Given material |
'''

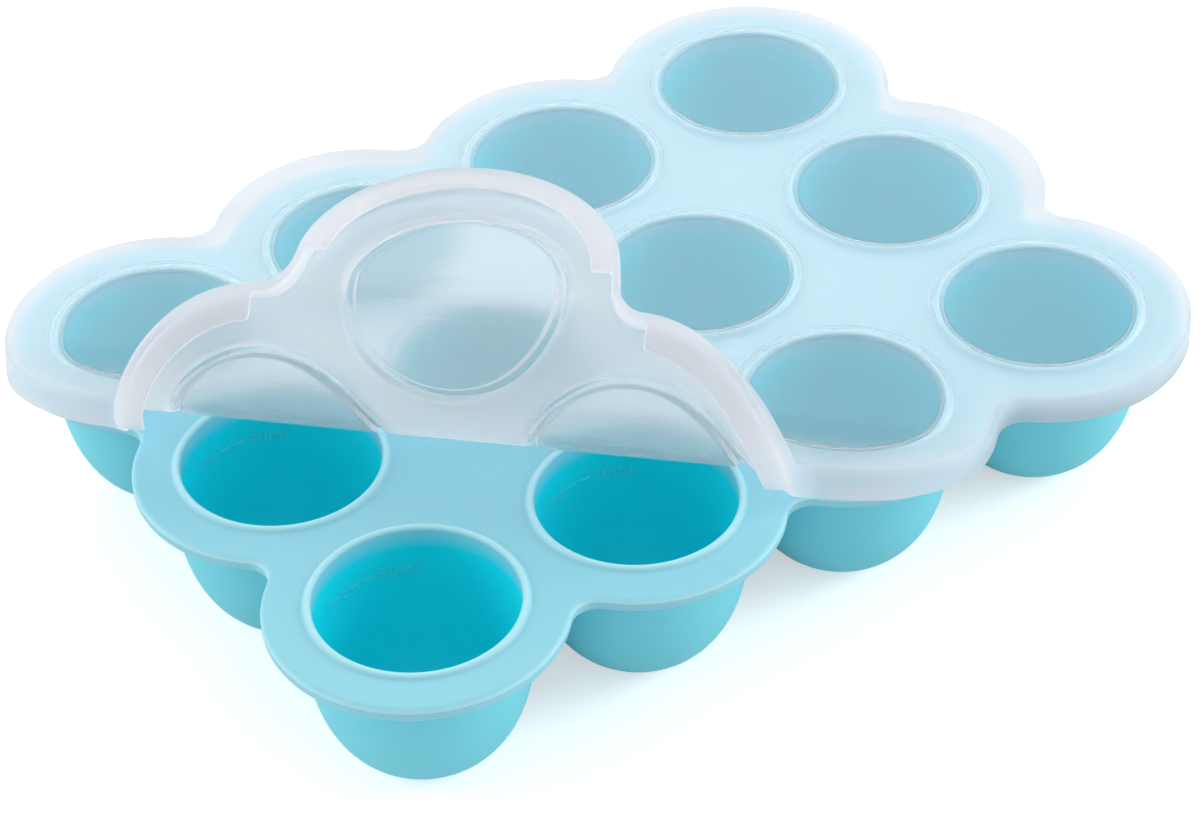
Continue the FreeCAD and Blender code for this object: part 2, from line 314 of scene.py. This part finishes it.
def clip_lips(piece):
    """Draws the foot of the skirt in under each scallop as a lip.

    Between the far side of the crease and the first roll the skirt is bent open over the deck, and has none.
    """
    inner_radius = LOBE_RADIUS + SKIRT_OUTSIDE - SKIRT_WALL

    def in_lip_row(face, cup):
        middle = face.calc_center_median()
        away = middle - scallop_centre(cup)
        at_foot = near(middle.z, SKIRT_FOOT + LIP_THICKNESS / 2)
        if not at_foot or not near(away.xy.length, inner_radius, within=0.1):
            return False
        if FOLD_INSETS[0] + FOLD_SPACING / 2 < inset_of(middle) < LIFT_INSET + LIFT_SPREAD / 2:
            return False
        side_x, side_y = sides_of(cup)
        spread = LIP_END + (math.pi / 4 if side_x and side_y else 0)
        off = turn_between(math.atan2(side_y, side_x) - math.pi, angle_of(away)) - math.pi
        return abs(off) < spread

    for cup in outer_cups():
        pick(piece, "faces", lambda face, cup=cup: in_lip_row(face, cup))
        centre = scallop_centre(cup)
        shrink = LIP_RADIUS / inner_radius
        bpy.ops.mesh.extrude_region_move(TRANSFORM_OT_translate={"value": (0, 0, 0)})
        bpy.ops.transform.resize(value=(shrink, shrink, 1), center_override=centre)
        bpy.ops.transform.translate(value=cup_centre(*cup) - centre)


def lathe(profile, steps):
    """A ring or a cup, spun from a profile of radius and height, with a disc at its last radius."""
    piece = begin(bpy.ops.mesh.primitive_plane_add, size=1)
    bpy.ops.mesh.merge(type="CENTER")
    bpy.ops.transform.translate(value=(profile[0][0], 0, profile[0][1]))
    for (radius, height), (next_radius, next_height) in zip(profile, profile[1:]):
        step = (next_radius - radius, 0, next_height - height)
        bpy.ops.mesh.extrude_vertices_move(TRANSFORM_OT_translate={"value": step})
    bpy.ops.mesh.select_all(action="SELECT")
    bpy.ops.mesh.spin(steps=steps, angle=2 * math.pi, center=(0, 0, 0), axis=(0, 0, 1), use_auto_merge=True)
    bpy.ops.mesh.select_all(action="SELECT")
    bpy.ops.mesh.remove_doubles(threshold=SEAM)
    smallest, height = profile[-1]
    pick(piece, "verts", lambda v: near(v.co.xy.length, smallest) and near(v.co.z, height))
    bpy.ops.mesh.edge_face_add()
    bpy.ops.object.mode_set(mode="OBJECT")
    return piece


def copies_over_cups(original):
    """A copy of the piece over each cup, each with its own mesh, in place of the original."""
    made = []
    for cup in all_cups():
        copy = original.copy()
        copy.data = original.data.copy()
        copy.data.transform(Matrix.Translation(cup_centre(*cup)))
        bpy.context.scene.collection.objects.link(copy)
        made.append(copy)
    bpy.data.objects.remove(original)
    return made


def join(piece, others):
    bpy.ops.object.select_all(action="DESELECT")
    for other in [piece] + others:
        other.select_set(True)
    bpy.context.view_layer.objects.active = piece
    bpy.ops.object.join()


def set_into_shell(shell, heights, lathed):
    """Joins the lathed forms, copied over each cup, to the open shell, and fills the level sheets between."""
    bpy.ops.object.mode_set(mode="OBJECT")
    join(shell, [copy for form in lathed for copy in copies_over_cups(form)])
    open_up(shell)
    for height in heights:
        pick(shell, "edges", lambda e, height=height: e.is_boundary and near(e.verts[0].co.z, height))
        bpy.ops.mesh.fill(use_beauty=True)
    bpy.ops.mesh.select_all(action="SELECT")
    bpy.ops.mesh.normals_make_consistent(inside=False)


def soften_lips(piece):
    """Rounds the lips' corners as seen from below, then every crisp edge of the lips and the skirt's foot."""
    lip_top = SKIRT_FOOT + LIP_THICKNESS

    def crisp(edge):
        return edge.is_manifold and edge.calc_face_angle() > CRISP

    def lip_corner(edge):
        low, high = sorted(v.co.z for v in edge.verts)
        upright = edge.calc_length() < LIP_THICKNESS * 1.5
        return upright and near(low, SKIRT_FOOT) and near(high, lip_top) and crisp(edge)

    pick(piece, "edges", lip_corner)
    bpy.ops.mesh.bevel(offset=LIP_END_ROUND, segments=4, affect="EDGES")
    pick(piece, "edges", lambda e: crisp(e) and max(v.co.z for v in e.verts) < lip_top + TOUCH)
    bpy.ops.mesh.bevel(offset=LIP_EDGE_ROUND, segments=2, affect="EDGES")


def closed_lid():
    """The whole lid, flat, with its ring over each cup and its lips."""
    piece = shell_of_lid()
    clip_lips(piece)
    groove = lathe([(radius, LID_TOP - depth) for radius, depth in GROOVE], RING_STEPS)
    channel = lathe([(radius, LID_UNDERSIDE + depth) for radius, depth in CHANNEL], RING_STEPS)
    set_into_shell(piece, (LID_TOP, LID_UNDERSIDE), [groove, channel])
    soften_lips(piece)
    return piece


def note(piece, name, value_at):
    """Keeps a number for each vertex of the piece in edit mode, for its material to read."""
    mesh = bmesh.from_edit_mesh(piece.data)
    mesh.normal_update()
    kept = mesh.verts.layers.float.new(name)
    for v in mesh.verts:
        v[kept] = min(1.0, max(0.0, value_at(v)))
    bmesh.update_edit_mesh(piece.data)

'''

Exercise | All lines from the beginning of the material above through the one with "inner_radius = LOBE_RADIUS" need to be returned exactly; please return those and only those.

Complete answer |
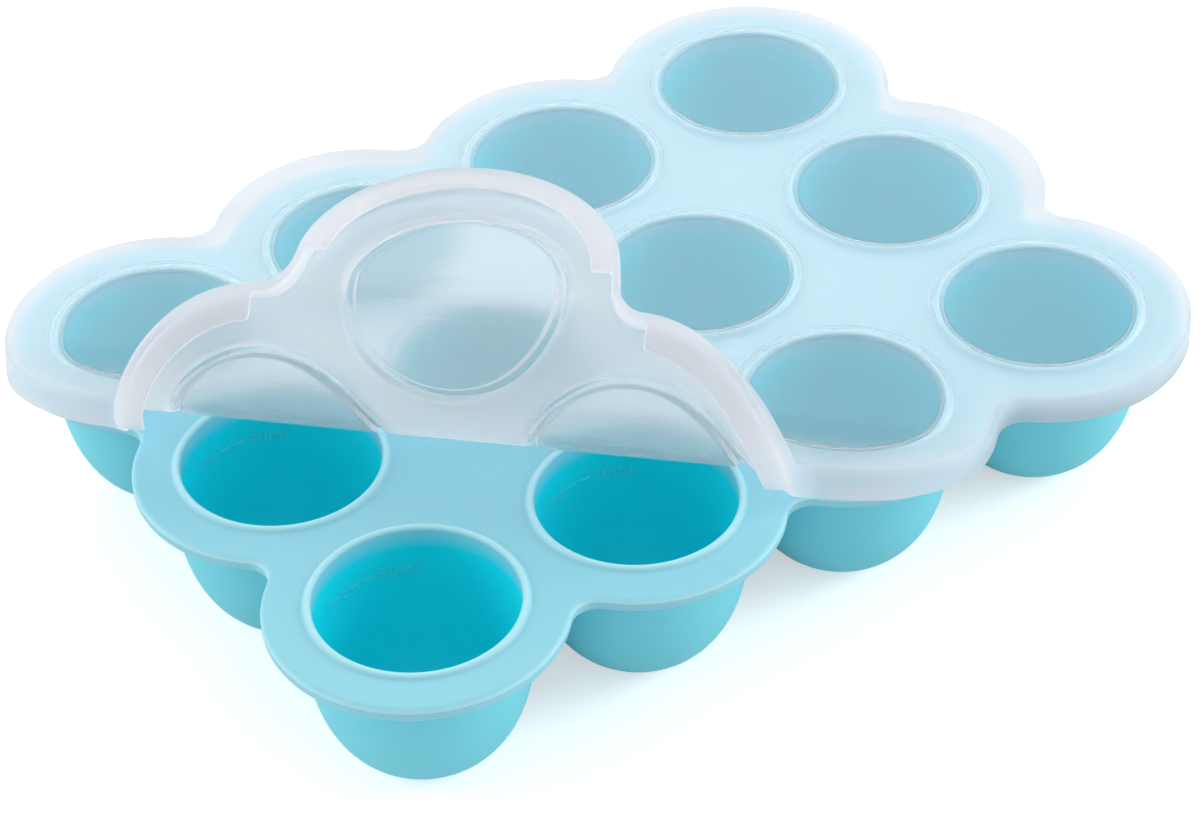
Continue the FreeCAD and Blender code for this object: part 2, from line 314 of scene.py. This part finishes it.
def clip_lips(piece):
    """Draws the foot of the skirt in under each scallop as a lip.

    Between the far side of the crease and the first roll the skirt is bent open over the deck, and has none.
    """
    inner_radius = LOBE_RADIUS + SKIRT_OUTSIDE - SKIRT_WALL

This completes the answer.